Uma das consequências sociais mais negativas e marcantes da política executada nos últimos anos foi o alastramento, para níveis inaceitáveis, do flagelo da precariedade laboral. Ora, é o próprio texto constitucional que inscreve como princípio fundamental o direito ao trabalho, incumbindo ao Estado promover políticas que garantam a segurança no emprego.

Por isso, hoje, assistimos a que seja o próprio Estado, muitas vezes, estimulador e promotor da precaridade utilizando as mais diversas formas, desde os recibos verdes a contratos a termo, passando pelos estágios, pela contratação de trabalhadores através de empresas de trabalho temporário, como acontece, por exemplo, na área da saúde ou nas escolas, em que há pessoas contratadas à hora, mal pagas e sem preparação.

Há milhares de trabalhadores que prestam serviço público na administração do Estado que têm vínculos precários há vários anos.

Temos apresentado propostas no sentido de resolver ou dar resposta a esta situação.

O Governo inscreveu, no Orçamento do Estado de 2016, a intenção de iniciar o levantamento das situações na Administração Pública e voltou a inscrever a mesma intenção no Orçamento do Estado de 2017.

Passado mais um ano e tirando a abertura dos concursos pontuais a nível da administração central, qual é a situação desse levantamento? Para quando a abertura dos processos concursais que, por um lado, dotem os serviços de meios humanos necessários à prestação do serviço público e, por outro, abram, de facto, um caminho de combate à precariedade? Para quando as medidas que proíbam e limitem as empresas privadas de recorrer a esta inaceitável forma de exploração a coberto da legislação existente, designadamente, estágios, compensações do Estado para empregar jovens à procura do primeiro emprego?

Sr. Presidente,
Sr. Primeiro-Ministro,

Sim, de facto, é muito difícil o PSD se transfigurar, particularmente quando se trata dos direitos a nível dos salários, da legislação laboral.

Ouvimos claramente dizerem o seguinte: «Não contem com o PSD para fazer reversões em relação a malfeitorias que hoje estão contidas na lei.». Isto deve ser lição e ensinamento, porque não se pode contar com o PSD para levar ao aumento da reposição de direitos e rendimentos dos trabalhadores, nesta situação como noutras.

Sr. Presidente,
Sr.
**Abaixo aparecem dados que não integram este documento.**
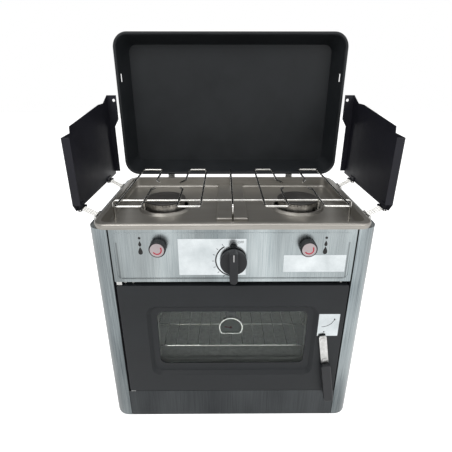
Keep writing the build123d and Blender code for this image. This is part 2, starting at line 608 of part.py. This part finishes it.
LY = DY0 - 4.0
strap = slab_y(-7.5, 7.5, LY - 2.0, LY, -64, 9, 4)
spindle = cyl_y(0, LY - 3.2, LY - 2.0, 0, 5) + cyl_y(0, LY, DY0 + 16, 0, 3.0)
lower = cyl_y(0, LY - 3.2, LY - 2.0, -52, 4.2)
handle = slab_y(-9.5, 9.5, LY - 12, LY - 5, -160, -60, 4)
handle = fillet(handle.edges().group_by(Axis.Y)[0], 2)
handle = handle + slab_y(-9.5, 9.5, LY - 5.0, LY - 2, -160, -65, 4)
tongue = slab_y(-6, 6, DY0 + 12, DY0 + 14, -30, 6, 3) - cyl_y(0, DY0, DY0 + 20, 0, 3.0)
parts["latch_strap"] = latch_place(strap)
parts["latch_pins"] = Compound([latch_place(spindle), latch_place(lower)])
parts["latch_grip"] = latch_place(handle) - parts["latch_strap"] - latch_place(lower)
parts["latch_tongue"] = latch_place(tongue)
parts["door_outer"] = parts["door_outer"] - cyl_y(LATCH_X, DY0 - 1, DY0 + 4, LATCH_Z, 3.0 + RUN)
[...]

Primeiro-Ministro,

Gostaria de lhe colocar uma questão que já lhe suscitei num debate quinzenal, que é a da situação inaceitável que se está a verificar nos CTT e no serviço público postal.

Nessa altura, chamámos a atenção para um conjunto de problemas que estão a infernizar as populações, os utentes, os trabalhadores dos correios.

Nessa altura, chamámos a atenção para a degradação na distribuição do correio, que tinha atingido níveis inadmissíveis — cartas e encomendas ficam dias ou até semanas a fio nos centros de distribuição à espera de serem entregues.

Mas, agora, Sr. Primeiro-Ministro, há uma novidade: vales postais, pensões de reforma chegam com vários dias de atraso e há filas de espera intermináveis em estações onde são colocados trabalhadores dos CTT noutras áreas e serviços que não o de correio.

Imagine, Sr. Primeiro-Ministro, o drama de um reformado que está à espera da sua pensão para resolver problemas prementes, muitas vezes dramáticos, chegar à estação e dizerem-lhe que a caixa não tem dinheiro.
Por isso, pensamos que urge uma intervenção mais decidida não de mera relação de serviços, para garantir a qualidade de um serviço público que, com a privatização, cada vez mais se degrada.

É preciso fazer alguma coisa em relação a esta situação insustentável.